Industry-Wide Implications
Challenge Area | Impact Details |
---|---|
Sales Performance | 15.1% decline in retail sales, 94,420 units sold in Q2 |
Workforce Impact | 500 management jobs at risk, 1.5% of UK workforce |
Trade Disruption | Temporary halt in US exports, 25% initial tariffs |
Brand Transition | Jaguar electric models delayed until 2026 |
The challenges facing Jaguar Land Rover reflect broader trends affecting the entire automotive industry. Traditional manufacturers worldwide are struggling with similar pressures, from regulatory changes demanding cleaner vehicles to shifting consumer preferences and geopolitical trade tensions.
Despite current difficulties, JLR maintains its commitment to transformation. The company continues to invest heavily in electric vehicle development and manufacturing capabilities. The government has announced £2.5bn over the next decade through the DRIVE35 programme to support manufacturers in the switch to electric vehicles.
For employees and communities affected by these changes, the coming months will be crucial. The voluntary nature of the redundancy program may provide some control for affected workers, allowing them to make decisions based on their individual circumstances.
The automotive industry’s transformation is far from complete, and companies like JLR are navigating uncharted territory.
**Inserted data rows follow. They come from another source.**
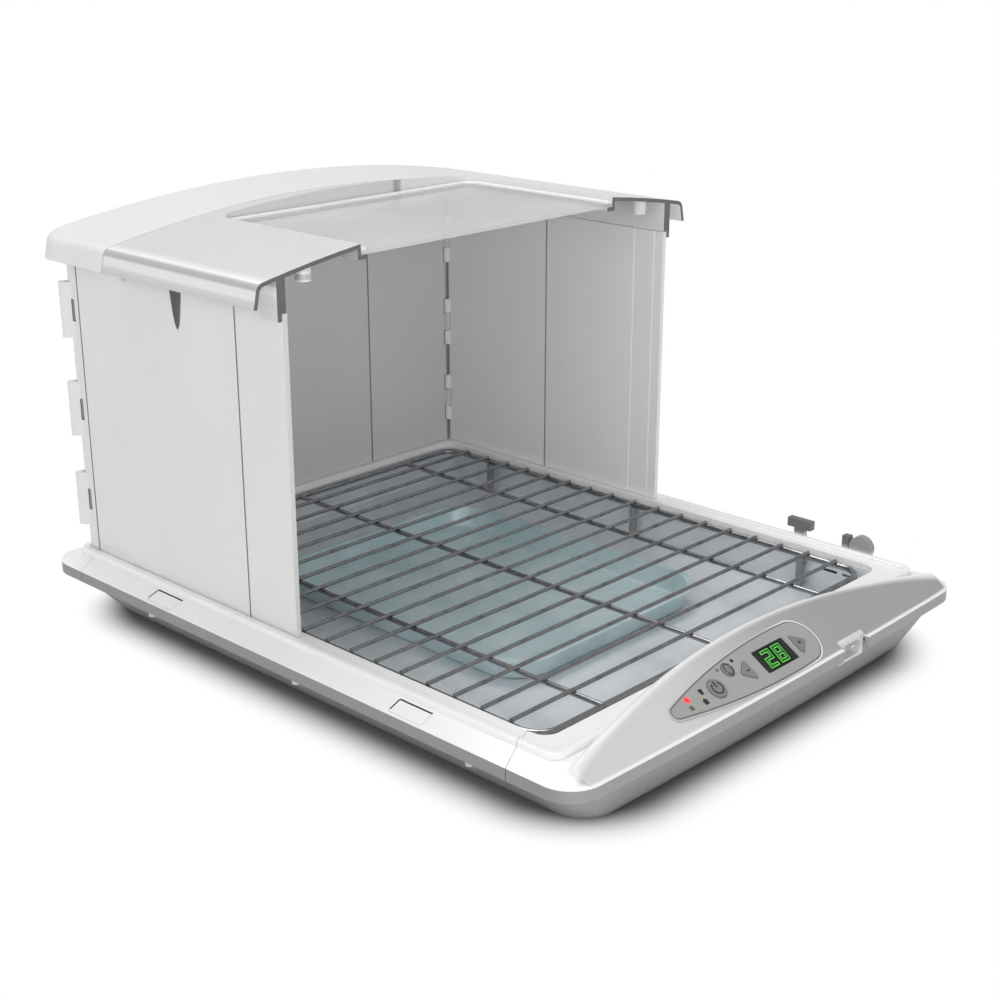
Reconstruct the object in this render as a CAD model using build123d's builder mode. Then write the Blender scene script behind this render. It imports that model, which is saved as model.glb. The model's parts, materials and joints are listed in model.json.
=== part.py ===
"""Folding dough proofer, its housing and lid shown in section. Millimetres, +Z up.

The origin is the centre of the footprint on the table. X runs along the control panel,
and Y runs from the panel, at the front, to the back.
"""

import os
from math import atan, cos, degrees, hypot, sin, sqrt

from build123d import *

os.makedirs("parts", exist_ok=True)

# Base: the shallow heated tub
base_width = 368.0
base_depth = 457.0
overall_height = 267.0  # table to the crown of the lid
half_width = base_width / 2
half_depth = base_depth / 2
front_edge = -half_depth
rim_corner = 20.0
front_bow = 3.0  # how far the front edge bows out
rim_lip_low = 28.0  # lower edge of the rim's outer lip
rim_lip_top = 35.2
rim_band_top = 40.2  # flat band round the top of the rim
rim_slope_run = 13.0  # plan width of the slope from the lip to the flat band
rim_wall = 2.6
skirt_side_run = 27.0  # how far the skirt leans in at the sides and rear
skirt_front_run = 15.0
pan_low = 2.6
pan_wall = 2.6
pan_tuck = 0.3  # gap between the pan's top edge and the rim's lip
foot_radius = 8.0
foot_inset = (44.0, 40.5)  # from the base's sides and ends
screw_radius = 1.6
screw_head_radius = 3.2
screw_head_height = 2.2
screw_clearance = 0.3
screw_bite = 11.0
screw_margin = 9.5  # from the well's side out to the screws
screw_end_inset = 88.5
boss_radius = 4.2
boss_top = 25.0
boss_gap = 0.3

# Well, ledge and bead inside the rim
well_inset = 27.0  # from the base's sides and rear
well_setback = 44.5  # from the front edge
well_corner = 10.0
ledge_top = 42.0  # the housing stands on this ledge
bead_width = 5.0
bead_height = 1.6
bead_margin = 13.0  # from the well's front edge to the bead
seam_front_margin = 8.0  # the rails' seams, from the well's two ends
seam_rear_margin = 4.5
seam_lean = 6.0  # each seam crosses the rim at a slight angle
seam_gap = 0.4
catch_inset = 6.0
catch_end_insets = (118.5, 121.5)  # from the rear edge, then from the front edge
catch_length = 24.0
catch_width = 8.4
catch_gap = 0.35
lug_inset = 6.5
lug_setback = 116.5
ear_setback = 69.5
lug_height = 16.0
lug_thickness = 5.0

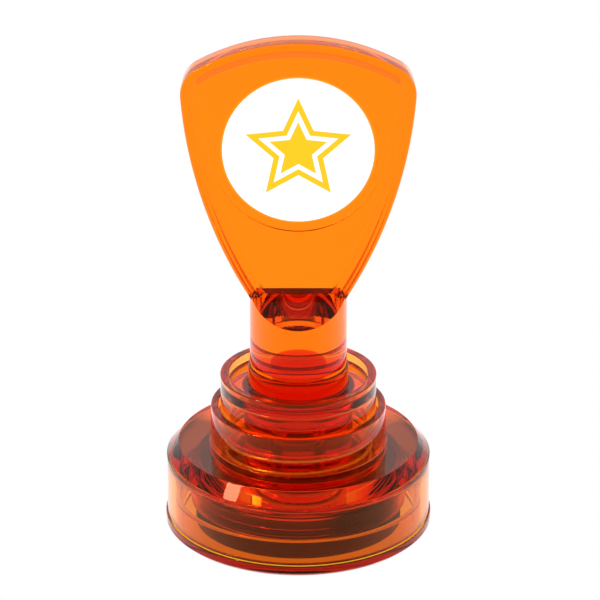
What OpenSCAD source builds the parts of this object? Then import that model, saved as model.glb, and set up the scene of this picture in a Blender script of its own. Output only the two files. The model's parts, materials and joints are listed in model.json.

Success will depend on their ability to manage short-term challenges while building capabilities for a fundamentally different future.
Frequently Asked Questions
Q: How many jobs is Jaguar Land Rover cutting?
A: Up to 500 management positions in the UK, representing about 1.5% of their British workforce.
Q: Why are sales declining at JLR?
A: Multiple factors including US trade tariffs, the planned wind-down of older Jaguar models, and broader market challenges.
Q: When will new Jaguar electric vehicles be available?
A: New electric Jaguar models are expected to launch in early 2026 following the brand’s complete transformation.